Recent solo exhibitions include Smith-Stewart Gallery, New York, NY, and the Feldman Gallery +
Project Space, Pacific Northwest College of Art, Portland, Oregon. His work has been shown at
numerous venues including David Krut Projects, New York, NY, The Drawing Center, New York,
NY, The Bronx Museum of the Arts, New York, NY, Frederieke Taylor Gallery, New York, NY, Josèe
Bienvenu Gallery, New York, NY, Moti Hasson Gallery, New York, NY, Real Art Ways, Hartford, CT,
Here Arts Center, New York, NY, Gallery SATORI, New York, NY, and b42 Gallery, Oakville,
Ontario, Canada. His work has been reviewed in The New York Times, Time Out New York, Art
Papers, Art Review, Portland Mercury, and The Journal News. In 2008, he was a participant in
the Artist in the Marketplace program at the Bronx Museum of the Arts. Lund is represented by
Smith-Stewart, New York, NY.
Statement:
My drawings translate motion picture editing systems into abstract compositions.
Using my DVD player and laptop computer, I study films of interest, creating an archive
of edit cut lists, notes and film-still sketches that document specifics within a production.
Much of what I pay attention to concerns the characters and events present in every shot,
the way the camera moves, how one shot cuts to the next, the transitioning of different
scenes, and other details. These characteristics are transcribed in my drawings as a series
of dots, shapes, lines, dashes, and other marks, often accompanied by numbers marking
edit cuts and brief written descriptions of selected shots.

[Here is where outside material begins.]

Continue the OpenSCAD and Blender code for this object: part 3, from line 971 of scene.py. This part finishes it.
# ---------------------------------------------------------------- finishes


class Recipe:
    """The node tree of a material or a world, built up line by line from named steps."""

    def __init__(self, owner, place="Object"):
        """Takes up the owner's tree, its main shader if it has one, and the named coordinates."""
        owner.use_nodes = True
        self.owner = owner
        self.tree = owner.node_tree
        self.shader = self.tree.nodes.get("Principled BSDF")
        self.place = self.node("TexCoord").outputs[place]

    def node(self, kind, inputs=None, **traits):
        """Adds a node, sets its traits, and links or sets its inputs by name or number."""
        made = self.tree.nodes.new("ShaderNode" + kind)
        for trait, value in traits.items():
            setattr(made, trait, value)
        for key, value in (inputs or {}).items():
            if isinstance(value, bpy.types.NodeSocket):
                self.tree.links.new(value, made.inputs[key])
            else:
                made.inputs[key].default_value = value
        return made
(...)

My work may be best summarized as a synthesis of an engaged drawing practice with an
exploratory examination of a particular cinematic trajectory. By combining my
fascination with motion picture making with a highly personalized activity of markmaking,
I can distinctly move through and reflect upon the varying degrees of content
that exists throughout the film sources themselves. Visualized as an abstract graphic
vocabulary, specific motion pictures can be developed and find expression through a
multitude of compositional possibilities and visual arrangements.